The history of Panagal is evidenced by numerous inscriptions found on stones, panels and fragments of panels found near the temple, in the farm fields and on some broken panels found with Muslim tombs. They generally refer to this place as Panugallu, mention kings or governors in Deccan history. A few of these are dated to, for example, the Kalyani Chalukya era. Others mention men or women of different classes and other major Hindu dynasties. These record gifts to maintain the temple, for the priest, for vocal musicians, for instrumental music performances, for garlands, for dancing, for festivals, and in one case "half to the god and half to the people" in Panagallu. Some of these inscriptions are still in Panagal, while others have been moved to the local museum and to the state museum.

===Temples===
Panagal has several historic temples, all from the 11th to 12th century:
- Chaya Someswara temple in the northeast part of Panagal, a complex of 7 temples of which one is the main trikuta temple
- Pachala Someswara temple in the north side of Panagal, this is the most sophisticated, intricately carved temple in Panagal notable for hosting simultaneous sanctums of same size for Shaiva, Vaishnava, Shakta and Saurya traditions of Hinduism
- Venkatesvara temple

Statues and sculptures of Hindu gods and goddesses dating back to Andhra Ikshvakus of 3rd century CE are preserved and protected at the museum constructed in the compound of Pachala Someswara Swamy temple. Some of the ancient Siva lingas preserved in the museum were collected from a village called Yelleswaram (a Saivite centre), which was submerged during the construction of Nagarjuna Sagar dam.

During late 14th Century and early 15th century, there was an equilibrium of sorts between Recherla Padmanayaks in Central Telangana, Panta Reddis in Coastal Andhra, Bahmani Sultans of Gulbarga in Western Telangana and Eastern Gangas of Kalinga in the North East (modern Srikakulam and Vijayanagaram). In the south were Vijayanagara kings, in Udayagiri fort (operating from Udayagiri, with base in Vijayanagara).

Recherla Padmanayaks, operating from Rachakonda (Samsathan Narayanpur, near Choutuppal) and Devarakonda, were regional adversaries of Panta Reddis.
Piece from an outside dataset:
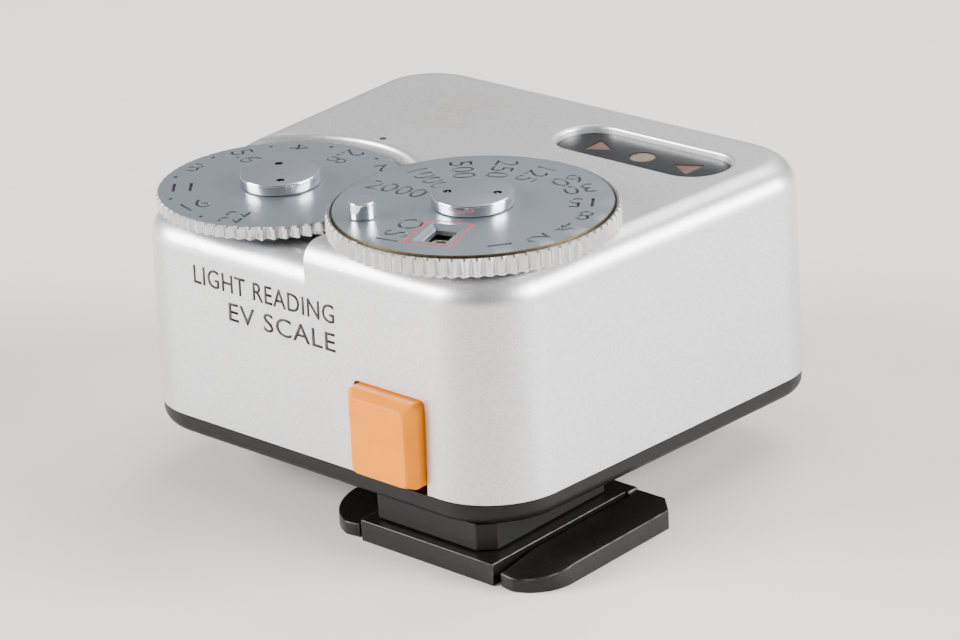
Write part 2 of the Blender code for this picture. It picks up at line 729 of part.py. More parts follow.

The Panta Reddis had established their bases in two places - Kondaveedu and Rajahmundry, the ones from the latter being the juniors. A fratricidal war broke out between Kondaveedu Reddis and Reddis of Rajahmundry. The Kondaveedu Reddis who were in allegiance with Vijayanagara Kings for fending off Recherla Padmanayaks, switched their allegiance to Bahmanis as Vijayanagara kings started reaching out to Rajahmundry Reddis. This in turn angered Recherla kings who till then were in allegiance with Bahmanis to fend off Viyanagara push into the Recherla territories, shifted their allegiance to Vijayanagara kingdom out of pure realpolitik.

A major battle was fought in 1419 at Panagal that led to the victory of Vijayanagara-Rajahmundry Reddi-Recherla Padmanayaks. After this battle, the Kondaveedu Reddi dynasty gradually got extinct.